SECURITIES AND EXCHANGE COMMISSION

Washington, D.C. 20549

 

 

FORM 8-K

 

 

CURRENT REPORT

Pursuant to Section 13 or 15(d)

of the Securities Exchange Act of 1934

Date of Report (Date of earliest event reported): July 6, 2015

 

 

Family Dollar Stores, Inc.

(Exact name of registrant as specified in charter)

 

 

 

Delaware   1-6807   56-0942963

(State or Other Jurisdiction

of Incorporation)

 

(Commission

File Number)

 

(I.R.S. Employer

Identification No.)

 

P.O. Box 1017, 10401 Monroe Road

Charlotte, North Carolina

  28201-1017
(Address of Principal Executive Offices)   (Zip Code)

Registrant’s telephone number, including area code: (704) 847-6961

 

 

Check the appropriate box below if the Form 8-K filing is intended to simultaneously satisfy the filing obligation of the registrant under any of the following provisions (see General Instruction A.2 below):

 

¨ Written communications pursuant to Rule 425 under the Securities Act (17 CFR 230.425)

 

¨ Soliciting material pursuant to Rule 14a-12 under the Exchange Act (17 CFR 240.14a-12)

 

¨ Pre-commencement communications pursuant to Rule 14d-2(b) under the Exchange Act (17 CFR 240.14d-2(b))

 

¨ Pre-commencement communications pursuant to Rule 13e-4(c) under the Exchange Act (17 CFR 240.13e-4(c))

 

 

 


INTRODUCTORY NOTE

On July 6, 2015, Dollar Tree, Inc. (“Dollar Tree”) announced that it had completed the acquisition of Family Dollar Stores, Inc. (“Family Dollar”). Pursuant to the terms of the previously announced Agreement and Plan of Merger (the “Original Agreement”), dated as of July 27, 2014, as amended by Amendment No. 1 to the Agreement and Plan of Merger (“Amendment No. 1”), dated as of September 4, 2014 (the Original Agreement and Amendment No. 1 collectively, the “Merger Agreement”), by and among Family Dollar, Dime Merger Sub, Inc. (“Merger Sub”), and Dollar Tree, Merger Sub merged with and into Family Dollar, with Family Dollar continuing as the surviving corporation (the “Merger”). As a result of the Merger, Family Dollar became a wholly owned subsidiary of Dollar Tree.

Item 1.02. Termination of a Material Definitive Agreement.

On July 6, 2015, in connection with the Merger, Family Dollar repaid in full the outstanding amounts under the Amended and Restated 4-Year Credit Agreement dated as of November 13, 2013 among Family Dollar, as borrower, certain banks referred to therein and Wells Fargo Bank, National Association, as administrative agent (as amended, restated, supplemented or otherwise modified from time to time, the “4 Year Credit Agreement”) and terminated the 4 Year Credit Agreement.
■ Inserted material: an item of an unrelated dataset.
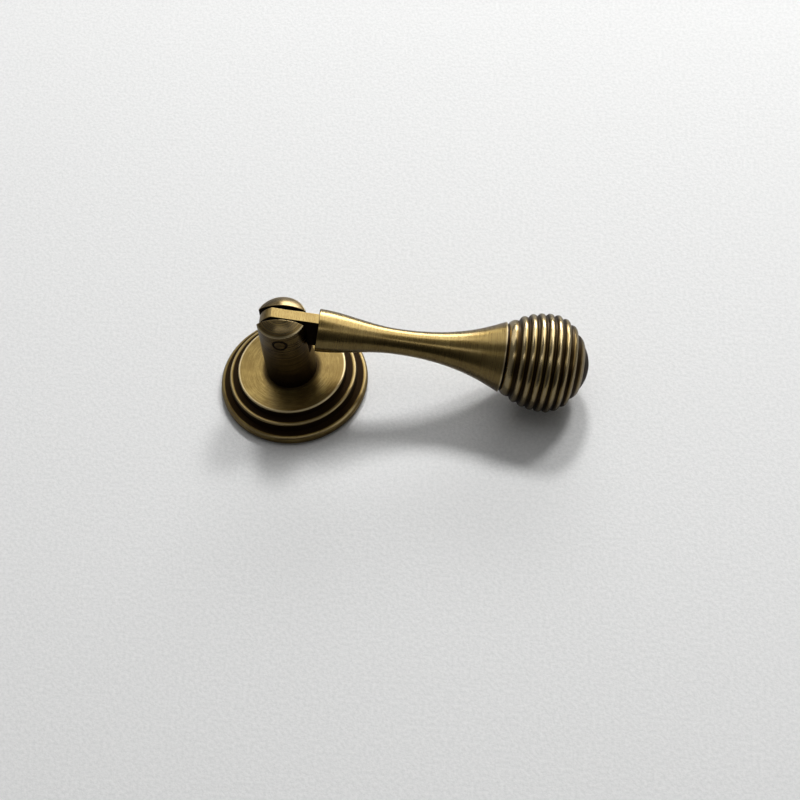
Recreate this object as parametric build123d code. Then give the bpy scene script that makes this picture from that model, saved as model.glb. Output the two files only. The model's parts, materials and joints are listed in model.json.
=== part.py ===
from build123d import *
import math
import os

# Cabinet drop pull with a beehive knob, at rest: its plate is on the mounting
# surface and the knob lies against that surface.
#
# Row frame, millimetres: the origin is the centre of the plate's back face, +Z
# points out of the mounting surface, and the pendant lies towards +X.
# The pendant is drawn along its own axis, s = 0 at the hinge pin, and is then
# turned down by DROOP about the pin.

# ---- driving dimensions -----------------------------------------------------

# stepped round plate: (radius, top height) of each tier, from the outside in
TIERS = [(14.95, 2.25), (12.85, 4.25), (10.9, 5.95)]
TIER_DRAFT = 0.10               # each upper tier's wall leans in by this much
TIER_EDGE_R = (0.9, 0.35, 0.30)
FOOT_EDGE_R = 1.0               # the lowest tier is also rounded underneath
RECESS_R = 8.6                  # hollow under the plate, for the nut
RECESS_DEPTH = 3.3
PLATE_BORE_R = 4.05

# forked post
POST_FOOT_R = 5.1
POST_RIM_R = 4.97
POST_RIM_Z = 23.1
DOME_H = 2.0
SLOT_W = 3.3
SLOT_FLOOR_Z = 13.8
EDGE_BREAK = 0.12               # rounding of machined edges
SPIGOT_R = 4.0                  # M8 x 1 spigot, drawn at its outer radius

# mounting screw hole, M4, tapped from the spigot's end
SCREW_HOLE_R = 1.65
SCREW_HOLE_DEPTH = 11.0

# nut and lock washer in the recess
NUT_ACROSS_FLATS = 12.0
NUT_T = 2.1
WASHER_R = 7.0
WASHER_T = 0.8
WASHER_TEETH = 10

# hinge
PIN_R = 1.25
PIN_Z = 20.6
PIN_RUNNING_GAP = 0.05
HOLE_EDGE = 0.12                # chamfer round the pin's hole in each ear
DROOP = 11.95                   # degrees below the plane parallel to the plate

# pendant stem
TONGUE_T = 2.3
TONGUE_END_R = 4.65
TONGUE_HALF_H = 3.88            # flats above and below, a little under the barrel
BARREL_R = 4.2
SHOULDER_S = 6.85
STEM_WAIST = [(13.0, 3.61), (19.0, 2.71), (25.0, 2.54), (33.0, 3.41), (40.0, 5.45)]
STEM_END_S = 43.5
STEM_END_R = 6.95

# beehive knob: the ribs' crests lie on two half ellipses that share a crown
CROWN_S = 52.5
CROWN_R = 9.77
FRONT_HALF = 11.8
BACK_HALF = 7.7
RIBS = 9
FIRST_RIB_S = 44.9
RIB_PITCH = 1.74
LAST_RIB_S = 58.7               # the last rib is closer, where the egg falls away
RIB_DEPTH = 0.48                # square to the egg's surface
VALLEY_FLOOR = 0.28
LAST_VALLEY = (59.35, 4.45)     # (s, radius) where the plain cap starts
NECK_S = 43.9                   # the first rib starts here, past a narrow groove
NECK_R = 6.55
TIP_S = 60.75

# stud that joins the stem and the knob, M5, drawn at its outer radius
STUD_R = 2.5
STUD_START_S = 38.0
STUD_END_S = 51.5
BLIND_END_GAP = 0.5


# ---- helpers ----------------------------------------------------------------

def turned(points, axis):
    """A solid of revolution from an outline of straight runs, in the XZ plane."""
    with BuildPart() as part:
        with BuildSketch(Plane.XZ):
            with BuildLine():
                Polyline(*points, close=True)
            make_face()
        revolve(axis=axis)
    return part.part


def dome_mid(rim_r, height):
    """Midpoint of a round dome's arc: its radius from the axis and its rise over the rim."""
    sphere_r = (rim_r ** 2 + height ** 2) / (2 * height)
    half_arc = math.asin(rim_r / sphere_r) / 2
    return sphere_r * math.sin(half_arc), height - sphere_r * (1 - math.cos(half_arc))


def on_pin(shape):
    """Places a shape drawn along the pendant's axis at the pin, drooping."""
    return Location((0, 0, PIN_Z), (0, DROOP, 0)) * shape


def post_radius(z):
    """The post's radius between its foot on the plate and its rim."""
    share = (z - TIERS[-1][1]) / (POST_RIM_Z - TIERS[-1][1])
    return POST_FOOT_R + (POST_RIM_R - POST_FOOT_R) * share


# ---- plate side -------------------------------------------------------------

def make_backplate():
    """Three turned tiers, hollowed underneath and bored for the spigot."""
    outline = [(PLATE_BORE_R, RECESS_DEPTH), (RECESS_R, RECESS_DEPTH), (RECESS_R, 0),
               (TIERS[0][0], 0)]
    for k, (radius, top) in enumerate(TIERS):
        outline.append((radius, top))
        if k + 1 < len(TIERS):
            outline.append((TIERS[k + 1][0] + TIER_DRAFT, top))
    outline.append((PLATE_BORE_R, TIERS[-1][1]))
    plate = turned(outline, Axis.Z)
    for (radius, top), edge_r in zip(TIERS, TIER_EDGE_R):
        rims = [e for e in plate.edges().filter_by(GeomType.CIRCLE)
                if abs(e.radius - radius) < 0.01 and abs(e.center().Z - top) < 0.01]
        plate = fillet(rims, edge_r)
    foot = [e for e in plate.edges().filter_by(GeomType.CIRCLE)
            if abs(e.radius - TIERS[0][0]) < 0.01 and abs(e.center().Z) < 0.01]
    return fillet(foot, FOOT_EDGE_R)


def post_blank():
    """The post before it is slotted and drilled: spigot, tapered shank and dome."""
    plate_top = TIERS[-1][1]
    mid_r, mid_rise = dome_mid(POST_RIM_R, DOME_H)
    with BuildPart() as blank:
        with BuildSketch(Plane.XZ):
            with BuildLine():
                Polyline((0, POST_RIM_Z + DOME_H), (0, 0), (SPIGOT_R, 0), (SPIGOT_R, plate_top),
                         (POST_FOOT_R, plate_top), (POST_RIM_R, POST_RIM_Z))
                ThreePointArc((POST_RIM_R, POST_RIM_Z), (mid_r, POST_RIM_Z + mid_rise),
                              (0, POST_RIM_Z + DOME_H))
            make_face()
        revolve(axis=Axis.Z)
    return blank.part


def is_open_post_edge(edge):
    """Edges of the slot, of the dome's rim and of the slot floor's two ends."""
    middle = edge @ 0.5
    outside = math.hypot(middle.X, middle.Y) > 0.9 * POST_RIM_R
    on_dome = middle.Z > POST_RIM_Z + 0.05
    return middle.Z > SLOT_FLOOR_Z - 0.01 and (outside or on_dome)


def make_post():
    """Forked post: slot for the tongue, holes for the pin, screw hole from below."""
    post = post_blank()
    slot_h = POST_RIM_Z + DOME_H - SLOT_FLOOR_Z
    post -= Pos(0, 0, SLOT_FLOOR_Z + slot_h / 2) * Box(4 * POST_FOOT_R, SLOT_W, slot_h)
    post = fillet([e for e in post.edges() if is_open_post_edge(e)], EDGE_BREAK)
    pin_hole = Cylinder(PIN_R, 4 * POST_FOOT_R)
    post -= Pos(0, 0, PIN_Z) * Rot(90, 0, 0) * pin_hole
    ear = post_radius(PIN_Z)
    mouths = [e for e in post.edges()
              if abs(e.center().Z - PIN_Z) < 0.3 and abs(e.center().Y) > 0.9 * ear]
    post = chamfer(mouths, HOLE_EDGE)
    drill_tip = SCREW_HOLE_R * math.tan(math.radians(31))
    post -= turned([(0, 0), (SCREW_HOLE_R, 0), (SCREW_HOLE_R, SCREW_HOLE_DEPTH),
                    (0, SCREW_HOLE_DEPTH + drill_tip)], Axis.Z)
    return post


def make_hinge_pin():
    """Pin pressed through both ears and filed flush with the post."""
    rod = Pos(0, 0, PIN_Z) * Rot(90, 0, 0) * Cylinder(PIN_R, 4 * POST_FOOT_R)
    envelope = turned([(0, PIN_Z - 3), (post_radius(PIN_Z - 3), PIN_Z - 3),
                       (post_radius(PIN_Z + 2.5), PIN_Z + 2.5), (0, PIN_Z + 2.5)], Axis.Z)
    return rod & envelope


def make_post_washer():
    """Lock washer with teeth along its inner edge, under the plate's roof."""
    low = RECESS_DEPTH - WASHER_T
    ring = Pos(0, 0, low) * extrude(Circle(WASHER_R) - Circle(SPIGOT_R + 0.1), WASHER_T)
    gap = Pos(SPIGOT_R + 0.6, 0, low) * extrude(Rectangle(1.6, 0.8), WASHER_T)
    for k in range(WASHER_TEETH):
        ring -= Rot(0, 0, 360 * k / WASHER_TEETH) * gap
    return ring


def make_post_nut():
    """Thin hexagon nut on the spigot, its corners turned back at both faces."""
    low = RECESS_DEPTH - WASHER_T - NUT_T
    corner_r = NUT_ACROSS_FLATS / math.sqrt(3)
    corner_cut = 0.35
    body = Pos(0, 0, low) * extrude(RegularPolygon(corner_r, 6), NUT_T)
    body &= turned([(0, low), (corner_r - 2 * corner_cut, low), (corner_r, low + corner_cut),
                    (corner_r, low + NUT_T - corner_cut), (corner_r - 2 * corner_cut, low + NUT_T),
                    (0, low + NUT_T)], Axis.Z)
    return body - Pos(0, 0, low + NUT_T / 2) * Cylinder(SPIGOT_R, 2 * NUT_T)


# ---- pendant ----------------------------------------------------------------

def is_open_stem_edge(edge):
    """Edges of the tongue and the shoulder's rim, but not the corner between them."""
    middle = edge @ 0.5
    at_shoulder = abs(middle.X - SHOULDER_S) < 0.01
    inside_rim = math.hypot(middle.Y, middle.Z) < BARREL_R - 0.05
    return middle.X < SHOULDER_S + 0.01 and not (at_shoulder and inside_rim)


def make_lever_stem():
    """Barrel with a milled tongue, a slim waist and a flare that carries the knob."""
    start = -TONGUE_END_R
    with BuildPart() as stem:
        with BuildSketch(Plane.XZ):
            with BuildLine():
                Polyline((STEM_END_S, STEM_END_R), (STEM_END_S, 0), (start, 0),
                         (start, BARREL_R), (SHOULDER_S, BARREL_R))
                Spline((SHOULDER_S, BARREL_R), *STEM_WAIST, (STEM_END_S, STEM_END_R),
                       tangents=[(1, 0), (1, 0.44)])
            make_face()
        revolve(axis=Axis.X)
    body = Rot(90, 0, 0) * stem.part    # turned so that the seam is cut away with the tongue's sides
    tongue_len = SHOULDER_S - start
    blank = Pos(start + tongue_len / 2, 0, 0) * Box(tongue_len, 4 * BARREL_R, 4 * BARREL_R)
    body -= blank - Box(4 * tongue_len, TONGUE_T, 2 * TONGUE_HALF_H)
    round_end = Rot(90, 0, 0) * Cylinder(TONGUE_END_R, 4 * BARREL_R)
    keep = round_end + Pos(STEM_END_S / 2 + 0.5, 0, 0) * Box(STEM_END_S + 1, 4 * STEM_END_R,
                                                           4 * STEM_END_R)
    body &= keep
    body = fillet([e for e in body.edges() if is_open_stem_edge(e)], EDGE_BREAK)
    body -= Rot(90, 0, 0) * Cylinder(PIN_R + PIN_RUNNING_GAP, 4 * BARREL_R)
    body -= turned([(STUD_START_S - BLIND_END_GAP, 0), (STUD_START_S - BLIND_END_GAP, STUD_R),
                    (STEM_END_S, STUD_R), (STEM_END_S, 0)], Axis.X)
    return on_pin(body)


def make_joining_stud():
    """Headless stud, half in the stem and half in the knob."""
    edge = 0.4
    return on_pin(turned([(STUD_START_S, 0), (STUD_START_S, STUD_R - edge), (STUD_START_S + edge, STUD_R),
                          (STUD_END_S - edge, STUD_R), (STUD_END_S, STUD_R - edge),
                          (STUD_END_S, 0)], Axis.X))


def crest_radius(s):
    """Radius of the curve that the ribs' crests lie on."""
    half = FRONT_HALF if s < CROWN_S else BACK_HALF
    return CROWN_R * math.sqrt(1 - ((s - CROWN_S) / half) ** 2)


def valley_point(s):
    """The point RIB_DEPTH below the crests' curve at s, square to it."""
    half = FRONT_HALF if s < CROWN_S else BACK_HALF
    along, out = (s - CROWN_S) / half ** 2, crest_radius(s) / CROWN_R ** 2
    scale = RIB_DEPTH / math.hypot(along, out)
    return s - scale * along, crest_radius(s) - scale * out


def make_beehive_knob():
    """Turned egg of round ribs with narrow valley floors, ending in a plain cap."""
    crests = [FIRST_RIB_S + k * RIB_PITCH for k in range(RIBS - 1)] + [LAST_RIB_S]
    blind_end = STUD_END_S + BLIND_END_GAP
    with BuildPart() as knob:
        with BuildSketch(Plane.XZ):
            with BuildLine():
                Polyline((TIP_S, 0), (blind_end, 0), (blind_end, STUD_R), (STEM_END_S, STUD_R),
                         (STEM_END_S, NECK_R), (NECK_S, NECK_R))
                start = (NECK_S, NECK_R)
                for s, next_s in zip(crests, crests[1:]):
                    middle = (s + next_s) / 2
                    end = valley_point(middle - VALLEY_FLOOR / 2)
                    ThreePointArc(start, (s, crest_radius(s)), end)
                    start = valley_point(middle + VALLEY_FLOOR / 2)
                    Line(end, start)
                ThreePointArc(start, (LAST_RIB_S, crest_radius(LAST_RIB_S)), LAST_VALLEY)
                cap_s, cap_r = LAST_VALLEY
                mid_r, mid_rise = dome_mid(cap_r, TIP_S - cap_s)
                ThreePointArc(LAST_VALLEY, (cap_s + mid_rise, mid_r), (TIP_S, 0))
            make_face()
        revolve(axis=Axis.X)
    return on_pin(knob.part)


# ---- write one file per piece -----------------------------------------------

PIECES = {
    "backplate": make_backplate,
    "post": make_post,
    "post_washer": make_post_washer,
    "post_nut": make_post_nut,
    "hinge_pin": make_hinge_pin,
    "lever_stem": make_lever_stem,
    "joining_stud": make_joining_stud,
    "beehive_knob": make_beehive_knob,
}

os.makedirs("parts", exist_ok=True)
for name, make in PIECES.items():
    export_step(make(), f"parts/{name}.step")
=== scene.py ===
import json
import math
from collections import namedtuple

import bmesh
import bpy
from mathutils import Matrix, Vector


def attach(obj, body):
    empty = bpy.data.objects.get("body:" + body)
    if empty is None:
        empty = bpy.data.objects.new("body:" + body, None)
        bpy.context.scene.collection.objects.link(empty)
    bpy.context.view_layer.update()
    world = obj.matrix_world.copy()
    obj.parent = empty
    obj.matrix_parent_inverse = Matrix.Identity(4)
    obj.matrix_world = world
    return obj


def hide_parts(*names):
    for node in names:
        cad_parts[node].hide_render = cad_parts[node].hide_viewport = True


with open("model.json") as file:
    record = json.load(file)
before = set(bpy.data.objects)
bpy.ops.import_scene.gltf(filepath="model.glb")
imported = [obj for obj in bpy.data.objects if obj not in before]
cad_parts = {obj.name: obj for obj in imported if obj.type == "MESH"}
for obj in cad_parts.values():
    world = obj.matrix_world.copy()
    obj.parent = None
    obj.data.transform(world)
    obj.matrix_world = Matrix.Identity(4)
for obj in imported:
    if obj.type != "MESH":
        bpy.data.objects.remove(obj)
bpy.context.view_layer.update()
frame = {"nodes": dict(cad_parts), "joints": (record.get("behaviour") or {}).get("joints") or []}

# The object's sizes below are in millimetres, and MM turns them into metres.
MM = 0.001

# ---- camera -----------------------------------------------------------------

CAMERA_AT = Vector((0.0670, -0.2210, 0.3385))
CAMERA_YAW = math.radians(-11.74)       # turned left of +Y
CAMERA_PITCH = math.radians(56.71)      # looking down
CAMERA_ROLL = math.radians(-8.18)
CAMERA_LENS = 90.24
SENSOR_WIDTH = 36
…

On July 6, 2015, in connection with the Merger, Family Dollar repaid in full the outstanding amounts under the Amended and Restated 5-Year Credit Agreement dated as of November 13, 2013 among Family Dollar, as borrower, certain banks referred to therein and Wells Fargo Bank, National Association, as administrative agent (as amended, restated, supplemented or otherwise modified from time to time, the “5 Year Credit Agreement”) and terminated the 5-Year Credit Agreement. No early termination penalties or prepayment premium were incurred by Family Dollar in connection with the termination of the 4-Year Credit Agreement or 5-Year Credit Agreement.

In addition, on July 6, 2015 and in connection with the Merger, Family Dollar repaid in full its outstanding $169,000,000 in aggregate principal amount of 5.41% Series 2005-A Senior Notes, Tranche A, due September 27, 2015 and $16,200,000 in aggregate principal amount of 5.24% Series 2005-A Senior Notes, Tranche B, due September 27, 2015 (collectively, the “2015 Notes”) issued under the Note Purchase Agreement, dated September 27, 2005 (as amended on November 17, 2010 and June 19, 2015, the “2015 NPA”) governing the 2015 Notes, plus accrued and unpaid interest thereon and a make-whole premium of approximately $2.0 million determined in accordance with the provisions of the 2015 NPA plus additional interest in accordance with the provisions of the Second Amendment to the 2015 NPA dated as of June 19, 2015.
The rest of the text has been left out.